Begin

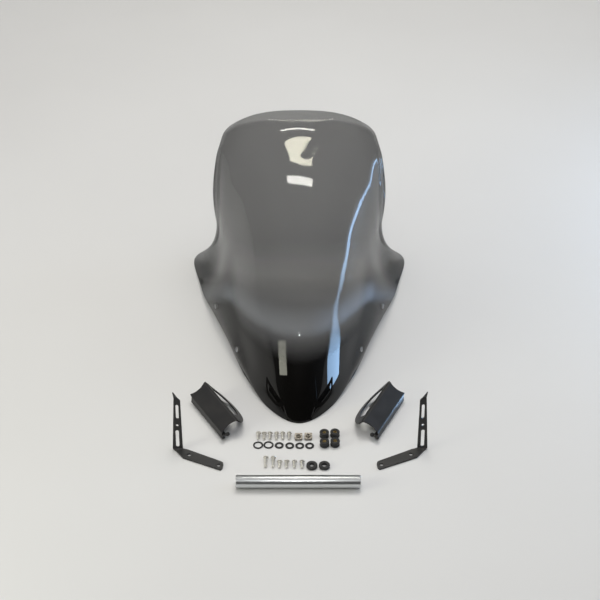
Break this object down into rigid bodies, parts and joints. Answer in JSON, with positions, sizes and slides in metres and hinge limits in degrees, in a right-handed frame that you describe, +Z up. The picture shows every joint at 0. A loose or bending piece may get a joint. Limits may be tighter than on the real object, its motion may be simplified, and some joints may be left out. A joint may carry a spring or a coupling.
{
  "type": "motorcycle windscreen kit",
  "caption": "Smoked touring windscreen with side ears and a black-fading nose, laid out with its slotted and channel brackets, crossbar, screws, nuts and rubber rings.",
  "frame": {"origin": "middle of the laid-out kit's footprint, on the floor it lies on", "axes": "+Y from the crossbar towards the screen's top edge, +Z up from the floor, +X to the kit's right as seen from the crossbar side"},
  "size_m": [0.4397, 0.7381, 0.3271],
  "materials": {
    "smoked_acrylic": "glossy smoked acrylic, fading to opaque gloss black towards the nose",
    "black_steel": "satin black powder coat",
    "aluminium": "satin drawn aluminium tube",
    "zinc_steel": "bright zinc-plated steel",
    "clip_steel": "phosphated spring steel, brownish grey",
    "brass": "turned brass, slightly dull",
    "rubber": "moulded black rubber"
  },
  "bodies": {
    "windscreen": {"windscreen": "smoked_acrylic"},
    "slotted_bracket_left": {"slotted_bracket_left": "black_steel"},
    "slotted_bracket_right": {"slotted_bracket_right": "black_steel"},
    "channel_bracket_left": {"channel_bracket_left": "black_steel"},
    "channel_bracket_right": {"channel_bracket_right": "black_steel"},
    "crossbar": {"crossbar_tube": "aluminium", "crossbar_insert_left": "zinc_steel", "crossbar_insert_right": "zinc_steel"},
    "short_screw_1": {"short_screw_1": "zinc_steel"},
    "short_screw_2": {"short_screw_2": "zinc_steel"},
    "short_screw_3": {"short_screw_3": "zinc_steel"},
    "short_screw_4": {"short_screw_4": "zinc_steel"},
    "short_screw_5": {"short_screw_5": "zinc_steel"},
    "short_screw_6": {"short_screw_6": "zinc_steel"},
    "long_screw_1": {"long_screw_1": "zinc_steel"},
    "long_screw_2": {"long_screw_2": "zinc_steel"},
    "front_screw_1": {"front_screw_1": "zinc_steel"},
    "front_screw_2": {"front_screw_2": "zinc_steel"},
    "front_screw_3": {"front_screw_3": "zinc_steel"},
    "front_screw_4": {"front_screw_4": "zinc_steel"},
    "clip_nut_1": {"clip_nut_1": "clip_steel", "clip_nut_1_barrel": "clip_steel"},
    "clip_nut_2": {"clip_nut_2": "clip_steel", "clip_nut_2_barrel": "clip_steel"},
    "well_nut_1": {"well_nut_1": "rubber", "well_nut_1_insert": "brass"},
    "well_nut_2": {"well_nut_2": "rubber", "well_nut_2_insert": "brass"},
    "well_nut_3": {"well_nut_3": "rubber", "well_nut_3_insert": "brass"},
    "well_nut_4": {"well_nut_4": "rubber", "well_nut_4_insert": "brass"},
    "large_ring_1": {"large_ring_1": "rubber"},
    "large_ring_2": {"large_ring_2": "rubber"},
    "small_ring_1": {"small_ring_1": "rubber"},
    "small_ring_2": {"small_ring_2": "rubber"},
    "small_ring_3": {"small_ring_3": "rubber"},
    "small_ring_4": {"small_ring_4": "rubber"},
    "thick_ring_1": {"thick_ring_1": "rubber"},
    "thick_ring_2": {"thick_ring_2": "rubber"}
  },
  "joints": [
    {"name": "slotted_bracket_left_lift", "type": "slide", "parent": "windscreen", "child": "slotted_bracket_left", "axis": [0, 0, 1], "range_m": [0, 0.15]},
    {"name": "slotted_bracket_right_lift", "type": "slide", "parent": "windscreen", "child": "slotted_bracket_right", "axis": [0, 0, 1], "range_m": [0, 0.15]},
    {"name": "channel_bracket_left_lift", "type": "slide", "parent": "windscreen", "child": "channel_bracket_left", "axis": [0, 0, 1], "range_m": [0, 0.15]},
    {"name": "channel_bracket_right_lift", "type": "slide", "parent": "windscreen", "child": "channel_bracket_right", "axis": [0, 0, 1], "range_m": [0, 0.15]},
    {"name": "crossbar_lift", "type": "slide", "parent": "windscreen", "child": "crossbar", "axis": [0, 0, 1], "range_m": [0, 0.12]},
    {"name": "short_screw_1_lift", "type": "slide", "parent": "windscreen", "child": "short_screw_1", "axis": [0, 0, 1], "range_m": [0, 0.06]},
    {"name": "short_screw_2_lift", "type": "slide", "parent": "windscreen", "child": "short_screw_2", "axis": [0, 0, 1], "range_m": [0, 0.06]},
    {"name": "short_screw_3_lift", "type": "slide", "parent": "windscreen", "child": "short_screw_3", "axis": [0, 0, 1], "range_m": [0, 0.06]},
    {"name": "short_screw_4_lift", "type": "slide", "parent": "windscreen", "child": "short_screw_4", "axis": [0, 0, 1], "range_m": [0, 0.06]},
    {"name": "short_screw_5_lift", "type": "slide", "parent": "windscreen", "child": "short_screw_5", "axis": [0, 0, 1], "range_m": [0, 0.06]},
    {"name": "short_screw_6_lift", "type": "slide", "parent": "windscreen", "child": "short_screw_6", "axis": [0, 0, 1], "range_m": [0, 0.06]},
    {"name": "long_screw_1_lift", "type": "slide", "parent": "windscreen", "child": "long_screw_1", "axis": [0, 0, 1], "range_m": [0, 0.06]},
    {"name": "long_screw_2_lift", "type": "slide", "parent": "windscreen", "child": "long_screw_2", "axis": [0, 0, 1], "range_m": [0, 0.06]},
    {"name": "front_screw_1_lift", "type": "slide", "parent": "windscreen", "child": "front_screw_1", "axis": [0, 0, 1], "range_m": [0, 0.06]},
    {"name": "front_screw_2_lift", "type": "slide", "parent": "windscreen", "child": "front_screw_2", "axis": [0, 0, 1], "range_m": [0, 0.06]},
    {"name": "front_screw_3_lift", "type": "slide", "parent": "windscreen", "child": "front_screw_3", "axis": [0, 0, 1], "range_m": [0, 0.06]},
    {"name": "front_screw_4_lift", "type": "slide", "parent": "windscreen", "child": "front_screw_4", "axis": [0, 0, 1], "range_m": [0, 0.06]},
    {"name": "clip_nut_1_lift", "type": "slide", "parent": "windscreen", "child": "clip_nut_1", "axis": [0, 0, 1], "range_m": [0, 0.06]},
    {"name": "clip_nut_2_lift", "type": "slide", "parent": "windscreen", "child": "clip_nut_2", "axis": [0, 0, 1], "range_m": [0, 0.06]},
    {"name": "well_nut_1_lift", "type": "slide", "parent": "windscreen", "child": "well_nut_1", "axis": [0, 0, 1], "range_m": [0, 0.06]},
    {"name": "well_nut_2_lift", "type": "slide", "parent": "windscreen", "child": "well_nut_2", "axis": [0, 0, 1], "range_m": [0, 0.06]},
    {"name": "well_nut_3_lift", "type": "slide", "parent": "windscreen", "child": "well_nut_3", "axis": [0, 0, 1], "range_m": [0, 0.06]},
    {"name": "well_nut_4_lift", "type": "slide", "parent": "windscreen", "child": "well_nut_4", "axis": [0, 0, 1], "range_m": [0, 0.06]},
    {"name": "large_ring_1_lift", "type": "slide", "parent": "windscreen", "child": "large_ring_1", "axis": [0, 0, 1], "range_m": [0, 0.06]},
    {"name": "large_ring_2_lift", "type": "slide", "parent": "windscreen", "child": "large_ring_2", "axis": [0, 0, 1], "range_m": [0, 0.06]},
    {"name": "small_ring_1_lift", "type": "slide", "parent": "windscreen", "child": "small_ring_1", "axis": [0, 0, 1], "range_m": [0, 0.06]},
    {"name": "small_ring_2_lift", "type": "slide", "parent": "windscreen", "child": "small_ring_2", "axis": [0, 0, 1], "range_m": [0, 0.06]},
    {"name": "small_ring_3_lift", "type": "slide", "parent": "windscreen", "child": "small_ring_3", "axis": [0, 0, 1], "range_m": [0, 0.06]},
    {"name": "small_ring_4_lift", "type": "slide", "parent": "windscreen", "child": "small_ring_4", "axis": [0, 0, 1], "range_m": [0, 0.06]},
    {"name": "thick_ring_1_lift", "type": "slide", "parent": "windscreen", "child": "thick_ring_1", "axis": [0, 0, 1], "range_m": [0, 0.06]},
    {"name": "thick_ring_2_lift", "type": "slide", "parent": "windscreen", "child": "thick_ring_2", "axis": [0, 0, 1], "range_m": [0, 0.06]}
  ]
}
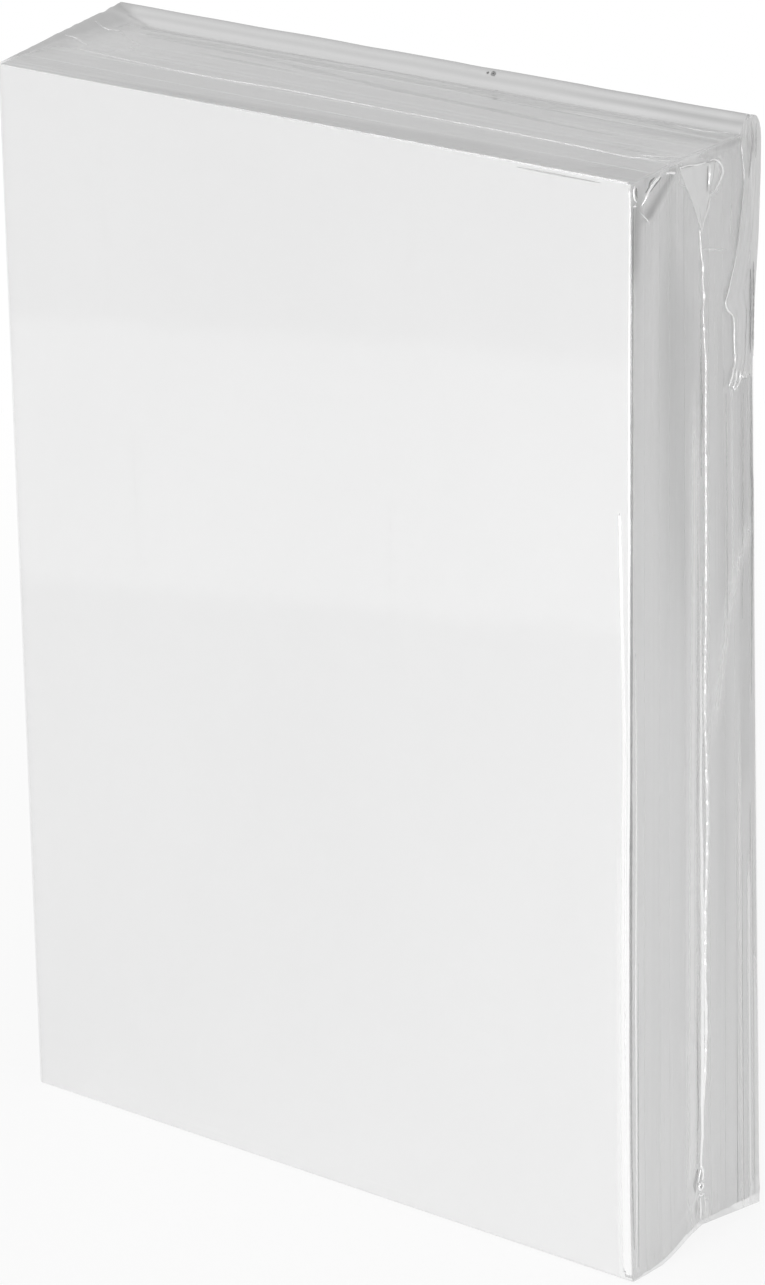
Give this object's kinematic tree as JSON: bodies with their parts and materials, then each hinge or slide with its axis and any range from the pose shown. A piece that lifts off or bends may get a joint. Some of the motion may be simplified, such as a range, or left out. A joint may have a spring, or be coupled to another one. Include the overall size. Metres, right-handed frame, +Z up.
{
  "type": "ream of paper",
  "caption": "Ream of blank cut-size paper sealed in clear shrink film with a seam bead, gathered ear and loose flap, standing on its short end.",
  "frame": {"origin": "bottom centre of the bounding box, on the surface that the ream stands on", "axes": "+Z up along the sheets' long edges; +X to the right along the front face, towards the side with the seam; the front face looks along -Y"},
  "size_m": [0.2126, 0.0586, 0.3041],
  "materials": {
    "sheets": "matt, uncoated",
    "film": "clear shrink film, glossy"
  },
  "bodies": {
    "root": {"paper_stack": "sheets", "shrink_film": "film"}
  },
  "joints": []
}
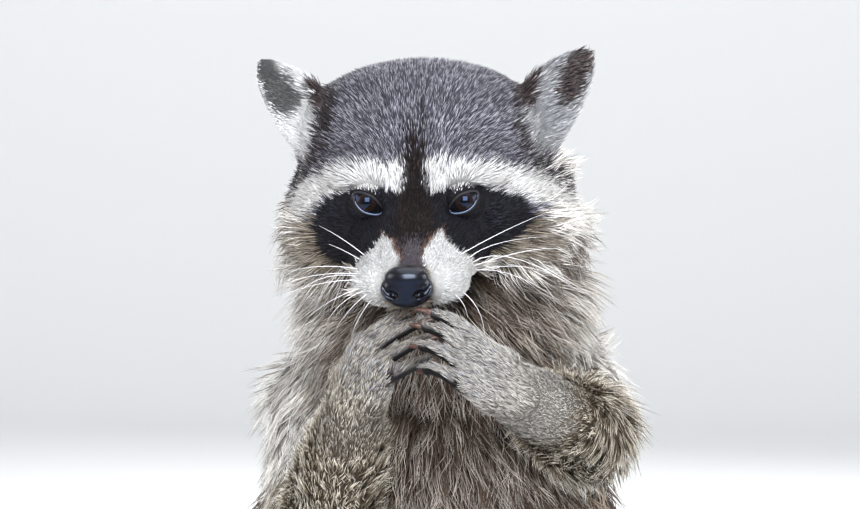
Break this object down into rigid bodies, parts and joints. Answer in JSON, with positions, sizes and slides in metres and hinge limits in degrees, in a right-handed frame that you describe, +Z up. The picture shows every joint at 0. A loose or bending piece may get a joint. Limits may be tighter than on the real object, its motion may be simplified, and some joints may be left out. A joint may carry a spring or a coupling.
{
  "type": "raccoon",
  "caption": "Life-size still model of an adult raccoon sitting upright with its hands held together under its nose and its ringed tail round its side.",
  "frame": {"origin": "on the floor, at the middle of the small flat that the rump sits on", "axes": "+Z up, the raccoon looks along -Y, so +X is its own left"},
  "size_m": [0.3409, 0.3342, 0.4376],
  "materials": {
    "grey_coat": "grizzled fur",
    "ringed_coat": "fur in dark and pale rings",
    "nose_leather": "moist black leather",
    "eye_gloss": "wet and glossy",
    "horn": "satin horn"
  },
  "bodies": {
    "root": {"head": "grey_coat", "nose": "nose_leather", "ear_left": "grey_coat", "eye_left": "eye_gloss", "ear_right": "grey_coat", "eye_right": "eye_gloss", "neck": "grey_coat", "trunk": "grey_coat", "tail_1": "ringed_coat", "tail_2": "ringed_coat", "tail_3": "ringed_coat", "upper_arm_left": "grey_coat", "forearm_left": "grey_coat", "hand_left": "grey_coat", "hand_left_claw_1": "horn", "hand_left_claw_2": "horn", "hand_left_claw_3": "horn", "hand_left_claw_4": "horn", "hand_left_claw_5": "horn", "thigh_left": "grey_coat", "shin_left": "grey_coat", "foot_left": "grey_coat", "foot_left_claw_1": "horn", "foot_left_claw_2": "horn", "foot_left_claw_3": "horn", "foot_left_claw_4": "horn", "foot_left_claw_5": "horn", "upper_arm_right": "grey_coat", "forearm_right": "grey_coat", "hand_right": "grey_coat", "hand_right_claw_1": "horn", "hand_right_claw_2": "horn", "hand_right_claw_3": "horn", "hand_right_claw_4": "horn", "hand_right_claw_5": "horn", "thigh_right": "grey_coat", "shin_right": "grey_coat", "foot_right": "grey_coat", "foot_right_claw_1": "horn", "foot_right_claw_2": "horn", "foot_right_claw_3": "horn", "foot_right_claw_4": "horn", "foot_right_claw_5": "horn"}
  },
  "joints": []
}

End

→ What the task requires: Search the records for the string "from" and return every line in which it occurs.

→ Exercise result:
  "frame": {"origin": "middle of the laid-out kit's footprint, on the floor it lies on", "axes": "+Y from the crossbar towards the screen's top edge, +Z up from the floor, +X to the kit's right as seen from the crossbar side"},
Give this object's kinematic tree as JSON: bodies with their parts and materials, then each hinge or slide with its axis and any range from the pose shown. A piece that lifts off or bends may get a joint. Some of the motion may be simplified, such as a range, or left out. A joint may have a spring, or be coupled to another one. Include the overall size. Metres, right-handed frame, +Z up.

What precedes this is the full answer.